On eve of camp, Celtics with appreciation for what's ahead

Share

CANTON, Mass. — Many of his teammates, their exhausting Media Day chores complete, had already departed when Boston Celtics guard Marcus Smart unleashed a guttural scream that even startled Aron Baynes recording a promo on a nearby soundstage. 

All the eyes of the workers on a cavernous studio lot at High Output fixed their gaze upon Smart, who sensed their glare and quickly broke into a big smile. 

Smart was back in his element, his scream meant to simulate the intensity he so frequently brings to the court.

Two days after bidding farewell to his mother, Camellia, Smart returned to Boston as the Celtics endured Media Day in advance of Tuesday’s start of training camp.

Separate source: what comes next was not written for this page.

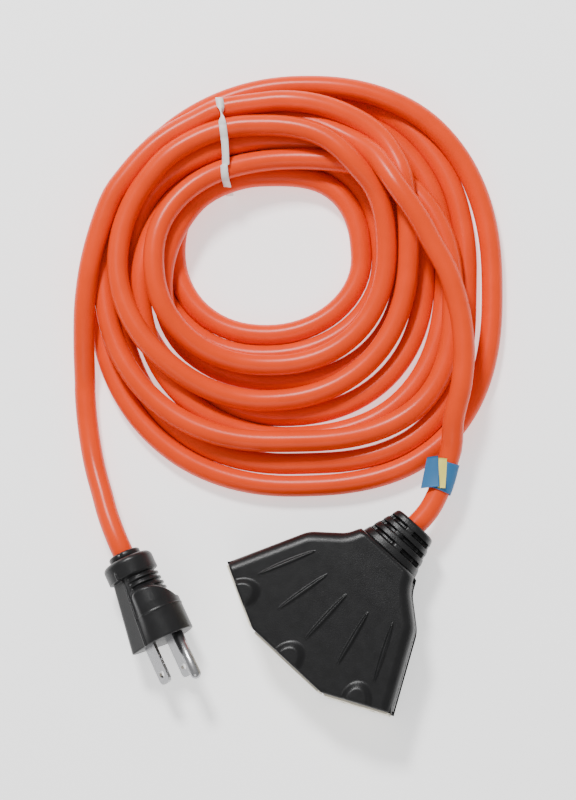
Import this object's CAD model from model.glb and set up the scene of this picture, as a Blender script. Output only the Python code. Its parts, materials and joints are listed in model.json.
"""Looks for the three outlet extension cord: its coil, block, plug, label and tie. Metres."""
import json
import math

import bpy
import numpy as np
from mathutils import Matrix, Vector


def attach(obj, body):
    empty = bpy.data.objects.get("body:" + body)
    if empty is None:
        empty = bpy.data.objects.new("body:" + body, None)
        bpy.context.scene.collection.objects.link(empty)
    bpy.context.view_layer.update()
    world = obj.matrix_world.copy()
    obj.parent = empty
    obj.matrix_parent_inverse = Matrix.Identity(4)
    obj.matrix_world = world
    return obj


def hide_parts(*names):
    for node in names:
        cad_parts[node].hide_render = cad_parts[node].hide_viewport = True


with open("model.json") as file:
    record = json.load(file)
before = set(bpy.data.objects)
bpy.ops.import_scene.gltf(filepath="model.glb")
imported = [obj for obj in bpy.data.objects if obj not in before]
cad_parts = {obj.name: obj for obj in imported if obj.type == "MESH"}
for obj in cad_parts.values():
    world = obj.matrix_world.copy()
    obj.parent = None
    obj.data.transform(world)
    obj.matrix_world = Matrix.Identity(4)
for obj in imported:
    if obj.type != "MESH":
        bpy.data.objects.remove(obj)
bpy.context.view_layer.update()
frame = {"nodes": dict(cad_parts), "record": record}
nodes = frame["nodes"]
MM = 0.001

# ---- Camera ----
IMAGE_TURN = math.radians(43)
RIGHT = Vector((0.7279, 0.6788, -0.0970)).normalized()
UP = Vector((-0.6609, 0.7322, 0.1644))
BACK = RIGHT.cross(UP).normalized()
UP = BACK.cross(RIGHT)
AIM = Vector((-0.0797, 0.0435, 0.0))
DISTANCE = 1.150
camera_data = bpy.data.cameras.new("camera")
camera_data.sensor_fit = "VERTICAL"
camera_data.sensor_height = 36
camera_data.lens = 119
camera = bpy.data.objects.new("camera", camera_data)
bpy.context.scene.collection.objects.link(camera)
turn = Matrix((RIGHT, UP, BACK)).transposed()
camera.matrix_world = Matrix.Translation(AIM + BACK * DISTANCE) @ turn.to_4x4()
bpy.context.scene.camera = camera


# ---- Small helpers ----
def smooth_curve(points, step):
    """Catmull-Rom curve through the points, in even steps."""
    p = np.array(points, float)
    p = np.vstack([2 * p[0] - p[1], p, 2 * p[-1] - p[-2]])
    out = []
    for a, b, c, d in zip(p[:-3], p[1:-2], p[2:-1], p[3:]):
        for t in np.linspace(0, 1, 24, endpoint=False):
            out.append(0.5 * (2 * b + (c - a) * t + (2 * a - 5 * b + 4 * c - d) * t**2
                              + (3 * b - a - 3 * c + d) * t**3))
    out.append(p[-2])
    return even_steps(np.array(out), step)


def even_steps(p, step):
    """The same line with its points at even distances."""
    length = np.concatenate([[0], np.cumsum(np.linalg.norm(np.diff(p, axis=0), axis=1))])
    count = max(int(round(length[-1] / step)), 1)
    at = np.linspace(0, length[-1], count + 1)
    return np.stack([np.interp(at, length, p[:, k]) for k in range(3)], 1)


def new_object(name, verts, faces, smooth=True):
    """A mesh object, in metres, in the scene."""
    mesh = bpy.data.meshes.new(name)
    mesh.from_pydata([tuple(v) for v in verts], [], [tuple(f) for f in faces])
    mesh.validate()
    mesh.update()
    mesh.polygons.foreach_set("use_smooth", [smooth] * len(mesh.polygons))
    obj = bpy.data.objects.new(name, mesh)
    bpy.context.scene.collection.objects.link(obj)
    return obj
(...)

Even as a somber Smart detailed how his mother’s passing at the age of 63 had left him reeling, the 24-year-old found solace in the return of basketball. 

"A lot of people have heard me say this and explain it this way: I look at basketball as like a storm. But it’s the eye of the storm,” said Smart. "The calmest place of [the storm] is to be right in the eye of it. And that’s what basketball is for me, it’s my eye. 

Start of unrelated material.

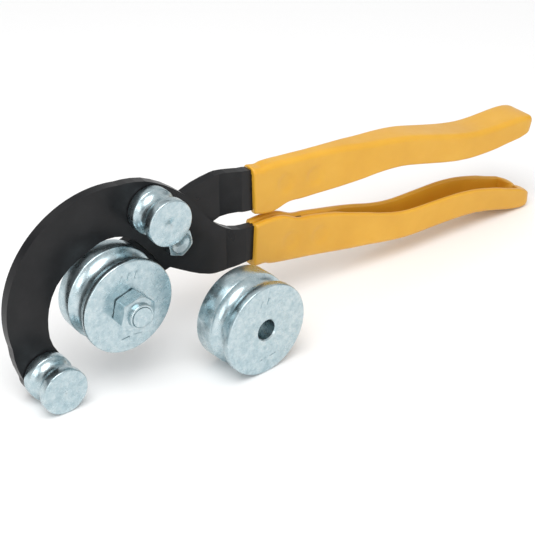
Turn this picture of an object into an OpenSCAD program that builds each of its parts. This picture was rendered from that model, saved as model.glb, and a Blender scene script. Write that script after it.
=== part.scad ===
// Manual tube bender: crossed pressed levers with a C-shaped jaw, two grooved
// rollers on the jaw, a grooved forming wheel held by a nut on a stud, and one
// spare forming wheel standing beside the tool.
// Millimetres. x runs from the jaw to the handles, y away from the front face,
// z up from the surface that the tool stands on. Pieces are drawn from the lower
// roller's axis, with y = 0 on the front lever's face, then moved so that the
// origin is under the middle of the whole set.

/* [Lever plates] */
// Thickness of each lever plate
plate_t = 5; // [4:0.5:8]
// Free gap between the two lever plates at the pivot
plate_gap = 0.3; // [0.2:0.1:0.6]
// Distance of the pivot from the lower roller's axis, along x
pivot_x = 75.6; // [70:0.1:80]
// Height of the pivot above the standing surface
pivot_z = 58; // [55:0.1:61]
// Outer radius of the C-shaped jaw about the stud
jaw_outer_r = 53.5; // [52:0.5:56]

/* [Rollers] */
// Roller diameter, which also sets the lower roller's height
roller_d = 23.5; // [20:0.5:24]
// Length of a roller in front of the plate
roller_len = 19.2; // [16:0.1:22]
// Radius of the groove's round section
roller_groove_r = 5.3; // [4:0.1:6]
// Depth of the groove
roller_groove_depth = 2.9; // [2:0.1:3.5]
// Diameter of the journal that turns in the jaw
journal_d = 12; // [8:1:14]
// Position of the upper roller along x
upper_roller_x = 61.3; // [58:0.1:64]
// Height of the upper roller's axis
upper_roller_z = 80.1; // [78:0.1:82]

/* [Forming wheels] */
// Diameter of both forming wheels
wheel_d = 48; // [44:1:50]
// Width of both forming wheels
wheel_w = 24; // [20:1:26]
// Diameter of the wheel bore
wheel_bore_d = 10.5; // [8:0.5:12]
// Tube diameter that the mounted wheel takes
mounted_tube_d = 12.7; // [10:0.1:13]
// Tube diameter that the spare wheel takes
spare_tube_d = 9.5; // [6:0.1:12.7]
// Stud position along x
stud_x = 36.6; // [34:0.1:39]
// Height of the stud's axis
stud_z = 44.2; // [42:0.1:47]
// Turn of the spare wheel about the vertical, in degrees
spare_turn = 3.8; // [0:0.1:10]

/* [Handles] */
// Thickness of the pressed channel
channel_t = 1.5; // [1:0.1:2]
// Thickness of the dipped vinyl on each face
vinyl_t = 0.8; // [0.5:0.1:1]
// Middle plane of the upper handle, behind the front face
handle_y = 4; // [3:0.1:5]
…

“While everything else around me is going on, the destruction and things like that, basketball keeps me calm. That’s probably why I go out and you see me dive on the floor, or take a charge, or throw my body this way and give it everything I have because I know and understand that any day could be my last day. And if it were, would I be proud of what I accomplished in that time period? God has blessed me with an ability to go out there and play the game that I love to play. And I don’t want to regret that. So I feel I need to go out every day and play like it’s my last.”

That’s a profound statement on a day typically reserved for tomfoolery. But there was this obvious sense of appreciation in Smart’s voice about simply resuming basketball activities. And it reverberated among many of his Celtics teammates on the eve of the team's first honest-to-goodness practices of the 2018-19 season.

Kyrie Irving, whose season was curtailed for the second time in three years due to a balky left knee, glowed when detailing how he re-immersed himself in basketball this past summer after being sidelined for Boston’s run to the cusp of the NBA Finals.

"I missed it so much,” said Irving. "And for it to be taken away the way it did, the timing of everything, it just wasn’t ideal. It was hurtful honestly because it was an uncontrollable thing. To go through it was a learning experience, but it only helped my evolution as a person and as a player.”

The mere mention of Boston’s informal pickup games caused Irving to light up again. "Our pickups have been unbelievable,” said Irving. "If any cameras ever got a shot in there, it would be like, ‘This is pretty close to a game.’”

Real games will be here soon enough, with the Celtics scheduled for a pair of two-a-day sessions starting Tuesday before the team flies to North Carolina for an exhibition game against the Charlotte Hornets on Friday night.

For Gordon Hayward, it’s been 11 months since he’s been on the court with his teammates for an actual team practice or game, the gruesome fractured ankle he suffered just minutes into the 2017-18 season forcing him to spend the rest of the season rehabbing with no promise of when he’d be back on the court.

A month and a half before the ankle injury, Irving and Hayward sat at a dais inside TD Garden for their joint introductory press conference and marveled about what lied ahead. “It’s about to be crazy, G,” Irving told Hayward that day.

It’s about to be even crazier. And both players have an obvious appreciation for what they missed last season.

"It was very difficult to have to watch the whole year … and then I watched the playoffs with [Irving], so I know it was hard for him,” said Hayward. "To sit there as a competitor, the last thing that you want to do is to be stuck on the sidelines. I think that gave some of the other guys on the team valuable experience. We're both looking forward to this year and getting started.”

But even those that were a part of Boston’s playoff run last season seem to have a great appreciation for what’s ahead. While 30 teams sit at Media Day and suggest that they have the talent necessary to compete for an NBA title, only a small handful actually mean it.

The Celtics are one of those teams. And they’re not taking any of this for granted.

"I think it’s important to appreciate what we have,” said Al Horford, who deemed these Celtics more talented than any other team he’s been a part of. "We have a really good opportunity, we have a good team, we have a lot of great players. We can’t look ahead. We just have to make the most out of every step. I think with that mindset, we should be fine.”